Nevada Governor Steve Sisolak removes an outer face mask during a news conference at the Grant Sawyer State Building in Las Vegas, Tuesday, Sept. 29, 2020. The yellow face mask is themed after the Vegas Golden Knights' mascot Chance the Golden Gila Monster. The governor provided updates on Nevada's COVID-19 response efforts and adjustments to current capacity limits on gatherings. (Steve Marcus/Las Vegas Sun via AP, Pool)
Gov. Steve Sisolak said Tuesday that Nevada is seeing an alarming increase in infections and hospitalizations because of a fall surge in the virus.
But he said he isn’t announcing a new directive or more restrictions.
“I want to continue on the path we’re on,” he said at a press conference in Las Vegas.
Keeping it that way and beating the virus, he told all Nevadans, “depends on you.”
“We are in the red zone for cases, the orange zone for positivity,” he said.
For the most recent seven-day period, he said Nevada averaged 666 new cases a day and the current positivity rate is 9.1 percent.
Sisolak said he knows everyone is suffering from fatigue because of how long the pandemic has continued but that now is not the time to let our guard down.
“Risky behavior and complacency, we cannot let that happen,” he said. “We can’t get tired because the virus isn’t tired.”
He said the behavior of “certain officials at the highest level of our government run contrary to the experts,” he said — a reference to President Trump.

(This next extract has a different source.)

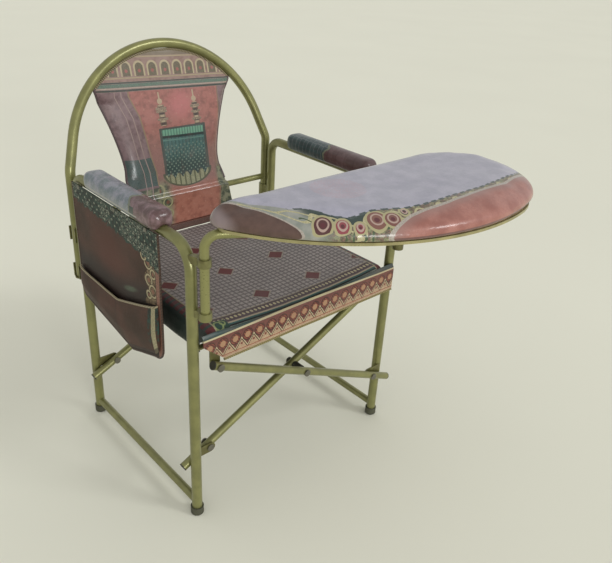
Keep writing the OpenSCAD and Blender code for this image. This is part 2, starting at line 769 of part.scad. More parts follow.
// The back sling, wrapped round the cross bar at its lower edge
module back_sling() {
    function face(dy) = [for (i = [0 : sling_rows]) let (z = sling_z(i)) [for (j = [0 : sling_columns])
        [(2 * j / sling_columns - 1) * max(sling_half(z), 12), sling_y(z) + dy, z]]];
    middle_of_chair() color("#a8604f") difference() {
        union() {
            sheet_solid(face(-sling_t / 2), face(sling_t / 2));
            rod([-sleeve_half, hoop_y, cross_z], [sleeve_half, hoop_y, cross_z], sleeve_r);
        }
        rod([-half_span, hoop_y, cross_z], [half_span, hoop_y, cross_z], cross_d / 2);
    }
}

// The sling's skirt hangs in front of the cross bar down to the rear of the seat
module back_skirt() {
    function skirt_z(i) = skirt_low_z + (skirt_top_z - skirt_low_z) * i / skirt_rows;
    function face(dy) = [for (i = [0 : skirt_rows]) let (z = skirt_z(i)) [for (j = [0 : sling_columns])
        [(2 * j / sling_columns - 1) * sling_half(z), skirt_y + dy, z]]];
    middle_of_chair() color("#a8604f") sheet_solid(face(0), face(skirt_t));
}

// A round bead swept along points that lie in a plane square to Y, with a ring of the given sides
module bead(path, r, sides) {
    n = len(path);
    function along(i) = let (d = path[min(i + 1, n - 1)] - path[max(i - 1, 0)]) d / norm(d);
    function ring(i) = let (t = along(i), out = [-t[2], 0, t[0]]) [for (k = [0 : sides - 1])
        path[i] + r * cos(360 * k / sides) * out + [0, r * sin(360 * k / sides), 0]];
    points = concat([for (i = [0 : n - 1]) each ring(i)], [path[0], path[n - 1]]);
    function at(i, k) = i * sides + k % sides;
    polyhedron(points, concat(
        [for (i = [0 : n - 2], k = [0 : sides - 1]) each
            [[at(i, k), at(i, k + 1), at(i + 1, k + 1)], [at(i, k), at(i + 1, k + 1), at(i + 1, k)]]],
        [for (k = [0 : sides - 1]) [n * sides, at(0, k + 1), at(0, k)]],
        [for (k = [0 : sides - 1]) [n * sides + 1, at(n - 1, k), at(n - 1, k + 1)]]
    ));
}

// The bound edge that runs up one side of the back sling, round its top and down the other
module back_binding() {
    out = binding_d / 2 + seat_gap;
    side = [for (i = [1 : sling_rows]) let (z = sling_z(i)) [max(sling_half(z), 12), sling_y(z), z]];
    loop = concat(side, [for (i = [len(side) - 1 : -1 : 0]) [-side[i][0], side[i][1], side[i][2]]]);
    n = len(loop);
    function away(i) = let (d = loop[min(i + 1, n - 1)] - loop[max(i - 1, 0)], m = norm([d[0], d[2]]))
        loop[i] + out * [d[2], 0, -d[0]] / m;
    middle_of_chair() color("#6a3038") bead([for (i = [0 : n - 1]) away(i)], binding_d / 2, 8);
}

// The bent tube that is the table's swivel post and its support
module table_frame() {
    middle_of_chair() color("#b0a04a") translate([-post_x, post_y, 0]) rotate([0, 0, -support_turn]) {
        pipe([0, 0, post_low_z], [0, 0, support_z - post_bend], post_r);
        translate([post_bend, 0, support_z - post_bend]) rotate([90, 0, 0]) rotate([0, 0, 90])
            pipe_bend(post_bend, post_r, 90);
        pipe([post_bend, 0, support_z], [support_len, 0, support_z], post_r);
    }
}

module on_support() {
    middle_of_chair() translate([-post_x, post_y, 0]) rotate([0, 0, -support_turn]) children();
}

module table_frame_plugs() {
    color("#3d3c30") {
        on_support() rod([support_len, 0, support_z], [support_len + plug_t, 0, support_z], post_r);
        middle_of_chair() translate([-post_x, post_y, post_low_z]) cylinder(h = plug_in, r = post_r - tube_wall);
    }
}

module screw_places() {
    on_support() for (a = cradle_at, dx = [-1, 1], dy = [-1, 1])
        translate([a + dx * cradle_l * 0.35, dy * (post_r + 2 * screw_r - 1), 0]) children();
}

module table_cradles() {
    low = support_z - 2;
    color("#77723a") difference() {
        on_support() for (a = cradle_at)
            translate([a - cradle_l / 2, -cradle_w / 2 - 2, low]) cube([cradle_l, cradle_w + 4, table_z - low]);
        on_support() rod([0, 0, support_z], [support_len, 0, support_z], post_r);
        screw_places() translate([0, 0, low - 1]) cylinder(h = table_z - low + 2, r = screw_r);
    }
}

module table_screws() {
    low = support_z - 2;
    color("#b9b9b4") screw_places() {
        translate([0, 0, low - head_t]) cylinder(h = head_t, r = screw_head_r - 1);
        translate([0, 0, low]) cylinder(h = table_z - low + screw_in, r = screw_r);
    }
}

module table_board() {
    color("#7a5a3c") difference() {
        middle_of_chair() translate([0, 0, table_z]) linear_extrude(board_t)
            polygon(bow(board_tip, board_end, 0, 16));
        screw_places() translate([0, 0, table_z - 1]) cylinder(h = screw_in + 1, r = screw_r);
    }
}

module table_trim() {
    middle_of_chair() color("#b8a34c") translate([0, 0, table_z]) linear_extrude(board_t - 1) difference() {
        polygon(bow(board_tip, board_end, -trim_w, 16));
        polygon(bow(board_tip, board_end, 0, 16));
    }
}

module table_pad() {
    middle_of_chair() color("#8b6b70")
        cushion(bow(pad_tip, pad_end, 0, 16), table_z + board_t + seat_gap, pad_t, pad_crown, 14);
}

// The fixed prop in front of the right front leg that the wide end of the table rests on
module table_prop() {
    right() color("#b0a04a") pipe([post_in, post_y, post_low_z], [post_in, post_y, table_z - 8], post_r);
}

module prop_cap() {
    right() color("#2c2b26") translate([post_in, post_y, table_z - 8]) {
        cylinder(h = 8 - seat_gap, r = post_r);
        translate([0, 0, -plug_in]) cylinder(h = plug_in, r = post_r - tube_wall);
    }
}

// The bag's outline seen from its side, along Y and Z, with its top edge higher at the front by rise
function bag_outline(low, top, rise, front, rear) = concat(
    [[rear, top], [bag_fold_y, top], [-front, top + rise]],
    arc([-front + bag_front_r, low + bag_corner_rise + bag_front_r], bag_front_r, 180, 270, 6),
    [[bag_drop_y, low - bag_drop]],
    arc([rear - bag_rear_r, low + bag_rear_rise + bag_rear_r], bag_rear_r, 270, 360, 5)
);

function pocket_outline(inset, above) =
    bag_outline(bag_low_z + inset, pocket_z + above, pocket_rise, bag_front - inset, bag_rear - inset);

module along_side(x) {
    left() translate([-(x - half_span), 0, 0]) rotate([90, 0, -90]) mirror([1, 0, 0]) children();
}

module bag_panel() {
    color("#5a2f33") difference() {
        along_side(bag_x) linear_extrude(bag_t) polygon(bag_outline(bag_low_z, bag_top_z, 0, bag_front, bag_rear));
        bag_rivet_places() cylinder(h = 2 * bag_t, r = screw_r, center = true);
    }
}

module bag_rivet_places() {
    for (a = rivet_at)
        along_side(bag_x + bag_t / 2) translate([a > 0 ? a * bag_rear : a * bag_front, rivet_z, 0]) children();
}

module bag_rivets() {
    color("#b9b9b4") bag_rivet_places() {
        translate([0, 0, -bag_t / 2 - 3]) cylinder(h = bag_t + 3, r = screw_r);
        translate([0, 0, bag_t / 2]) cylinder(h = 2, r = screw_head_r);
    }
}

// The pocket: a shallow trough open at its top
module bag_pocket() {
    color("#6b3a3c") along_side(bag_x + bag_t) difference() {
        linear_extrude(pocket_depth) polygon(pocket_outline(pocket_in, 0));
        translate([0, 0, -1]) linear_extrude(pocket_depth - pocket_wall + 1)
            polygon(pocket_outline(pocket_in + pocket_wall, 2 * pocket_wall));
    }
}

left_side_tube();
left_bottom_rail();
left_feet();
left_arm_pad();
left_saddles();
left_lugs();
left_pivot_bolts();
left_back_sockets();
post_brackets();
bag_panel();
bag_pocket();
bag_rivets();
front_bar_a();
rear_bar_a();
bar_a_plugs();
centre_bolts();
centre_spacers();
front_bar_b();
rear_bar_b();
bar_b_plugs();
left_seat_rail();
left_rail_ears();
left_rail_bolts();
left_rail_plugs();
seat_sling();
seat_apron();
seat_piping();
right_seat_rail();
right_rail_ears();
right_rail_bolts();
right_rail_plugs();
right_side_tube();
right_bottom_rail();
right_feet();
right_arm_pad();
right_saddles();
right_lugs();
right_pivot_bolts();
right_back_sockets();
table_prop();
prop_brackets();
prop_cap();
back_hoop();
hoop_plugs();
back_crossbar();
back_sling();
back_skirt();
back_binding();
table_frame();
table_frame_plugs();
table_cradles();
table_screws();
table_board();
table_trim();
table_pad();
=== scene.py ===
# A folding prayer chair: gold tube frame, printed slings and pads, and a padded table that swings
import json
import math

import bpy
from mathutils import Matrix, Vector, kdtree, noise


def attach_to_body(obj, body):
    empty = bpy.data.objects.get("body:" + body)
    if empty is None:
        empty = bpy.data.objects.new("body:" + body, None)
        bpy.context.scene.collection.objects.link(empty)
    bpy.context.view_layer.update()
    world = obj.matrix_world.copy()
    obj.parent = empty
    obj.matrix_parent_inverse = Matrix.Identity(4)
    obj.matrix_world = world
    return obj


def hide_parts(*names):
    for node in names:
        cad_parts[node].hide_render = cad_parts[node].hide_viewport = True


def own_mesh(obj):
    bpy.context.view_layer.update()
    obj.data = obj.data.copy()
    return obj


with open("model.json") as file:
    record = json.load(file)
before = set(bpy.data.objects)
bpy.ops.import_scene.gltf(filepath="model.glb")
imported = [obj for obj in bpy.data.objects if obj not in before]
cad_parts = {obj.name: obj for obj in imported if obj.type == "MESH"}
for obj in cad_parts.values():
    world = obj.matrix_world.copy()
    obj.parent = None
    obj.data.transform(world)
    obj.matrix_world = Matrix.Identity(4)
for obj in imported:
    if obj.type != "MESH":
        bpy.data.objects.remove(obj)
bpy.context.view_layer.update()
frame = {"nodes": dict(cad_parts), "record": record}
nodes = frame["nodes"]
print("loaded", len(nodes), "nodes")

home = (-51.25, 99.34)  # the chair's own middle in the frame, in millimetres


def spot(x, y, z):  # a place in the chair's millimetres, facing -Y, in the frame's metres
    return Vector(((x + home[0]) / 1000, (y + home[1]) / 1000, z / 1000))


def clamp(t):
    return max(0.0, min(1.0, t))


def scaled(colour, share):
    return tuple(share * c for c in colour)


# Camera: the photograph's eye point, its view turned to the chair's middle

view = {
    "eye": (-760.4, -1005.0, 1009.6),
    "right": (0.7796, -0.6257, 0.0253),
    "up": (0.2713, 0.3739, 0.8869),
    "turnRight": 0.064,
    "turnUp": -0.004,
    "lens": 39.0,
}


def makeCamera():
    right, up = Vector(view["right"]), Vector(view["up"])
    ahead = (up.cross(right) + view["turnRight"] * right + view["turnUp"] * up).normalized()
    right = (right - right.dot(ahead) * ahead).normalized()
    up = right.cross(ahead)
    bpy.ops.object.camera_add(location=spot(*view["eye"]))
    camera = bpy.context.object
    turned = Matrix((right, up, -ahead)).transposed().to_4x4()
    camera.matrix_world = Matrix.Translation(spot(*view["eye"])) @ turned
    camera.data.lens = view["lens"]
    camera.data.sensor_width = 36
    camera.data.clip_start = 0.05
    bpy.context.scene.camera = camera


makeCamera()


# Shader maths: a wire is a socket that Python's operators can work on

class Wire:
    def __init__(self, paint, socket):
        self.paint = paint
        self.socket = socket

    def math(self, kind, *others):
        return self.paint.add("ShaderNodeMath", {"operation": kind}, [self, *others])

    def takenFrom(self, first):
        return self.paint.add("ShaderNodeMath", {"operation": "SUBTRACT"}, [first, self])

    __add__ = __radd__ = lambda self, other: self.math("ADD", other)
    __sub__ = lambda self, other: self.math("SUBTRACT", other)
    __rsub__ = takenFrom
    __mul__ = __rmul__ = lambda self, other: self.math("MULTIPLY", other)
    __truediv__ = lambda self, other: self.math("DIVIDE", other)
    __mod__ = lambda self, other: self.math("FLOORED_MODULO", other)
    __gt__ = lambda self, other: self.math("GREATER_THAN", other)
    __lt__ = lambda self, other: self.math("LESS_THAN", other)
    __or__ = lambda self, other: self.math("MAXIMUM", other)
    __and__ = lambda self, other: self.math("MINIMUM", other)
    __abs__ = lambda self: self.math("ABSOLUTE")
    sin = lambda self: self.math("SINE")
    root = lambda self: self.math("SQRT")
    squared = lambda self: self * self

    def near(self, middle, half):  # 1 within half of middle
        return abs(self - middle) < half

    def soft(self, low, high):  # 0 below low, 1 above high, smooth between
        return self.ramp(low, high, "SMOOTHSTEP")

    def ramp(self, low, high, way="LINEAR"):  # 0 below low, 1 above high
        inputs = [self, low, high, 0.0, 1.0]
        return self.paint.add("ShaderNodeMapRange", {"interpolation_type": way}, inputs)

    def cell(self, size, start=0.0):  # distance from the middle of its repeat
        return abs((self - start) % size - size / 2)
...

He said that creates division when everyone needs to be united.
“The enemy is the disease. It’s not each other,” Sisolak said. “We have the power to change the trajectory. We all need to do our part to make this happen.”

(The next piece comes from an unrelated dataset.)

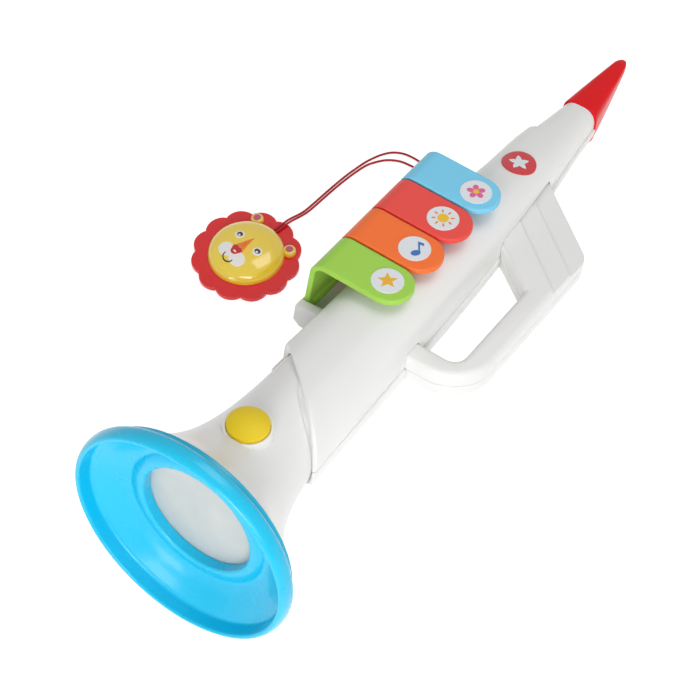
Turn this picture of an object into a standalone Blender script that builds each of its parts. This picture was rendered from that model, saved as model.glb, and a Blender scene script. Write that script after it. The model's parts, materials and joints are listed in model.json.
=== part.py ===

He said that means wearing masks, social distancing, sanitizing and avoiding large gatherings especially in closed spaces.

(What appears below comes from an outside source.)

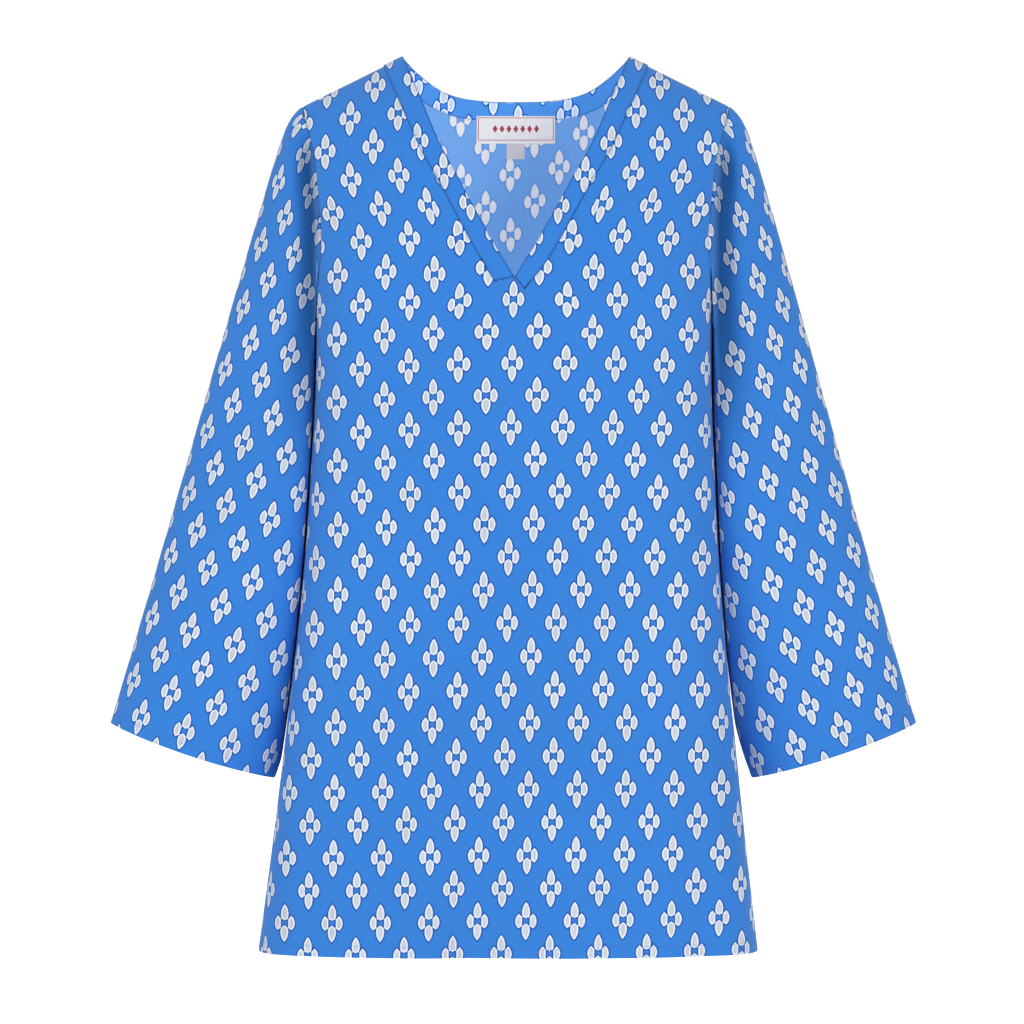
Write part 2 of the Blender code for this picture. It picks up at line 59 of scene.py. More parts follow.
# Shoulder seam, levels and neck
SEAM_GAP = 0.3
NECK_X = 103.7
SHOULDER_X = 196.0
SHOULDER_DROP = 45.5
SHOULDER_SLOPE = SHOULDER_DROP / (SHOULDER_X - NECK_X)
UNDERARM_Z = -243.0
UNDERARM_ROUND = 0.8
HEM_SIDE_Z = -818.5
V_POINT_Z = -207.0
BACK_NECK_Z = -34.3

# Level sections of the body, as in the solids
SECTION_COLUMNS = ("z", "half_width", "front_depth", "back_depth")
SECTIONS = (
    (0.0, 214.0, 97.0, 100.0),
    (-45.5, 209.6, 97.0, 104.0),
    (-95.0, 197.5, 98.0, 108.0),
    (-144.0, 191.0, 100.0, 110.0),
    (-194.0, 184.5, 103.0, 109.0),
    (-243.0, 181.5, 106.0, 106.0),
    (-311.0, 181.5, 106.0, 102.0),
    (-381.0, 185.0, 104.0, 99.0),
    (-444.0, 188.3, 103.0, 99.0),
    (-509.0, 193.4, 103.0, 101.0),
    (-625.0, 205.8, 105.0, 105.0),
    (-730.0, 217.6, 108.0, 109.0),
    (-822.0, 229.0, 111.0, 112.0),
)

# Neck edges, as height over distance from the centre
NECK_COLUMNS = ("x", "front_z", "back_z")
NECK_EDGE = (
    (0.0, V_POINT_Z, BACK_NECK_Z),
    (23.0, -169.0, -34.0),
    (38.4, -141.0, -32.8),
    (50.0, -119.0, -31.2),
    (68.5, -85.0, -25.4),
    (88.3, -37.5, -12.8),
    (NECK_X, 0.0, 0.0),
)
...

“We can fight this pandemic if we all work together, united,” he said.
Sisolak also said that by his next press conference next week, he will have more information on the plan to deliver a vaccine to Nevadans when one is available. But he cautioned that it won’t be available to everybody immediately, that health care workers and the most vulnerable people will get it first.
Asked at what point would he reinstitute restrictions, Sisolak said, “We’re not at that point now. I don’t want to get to that point.”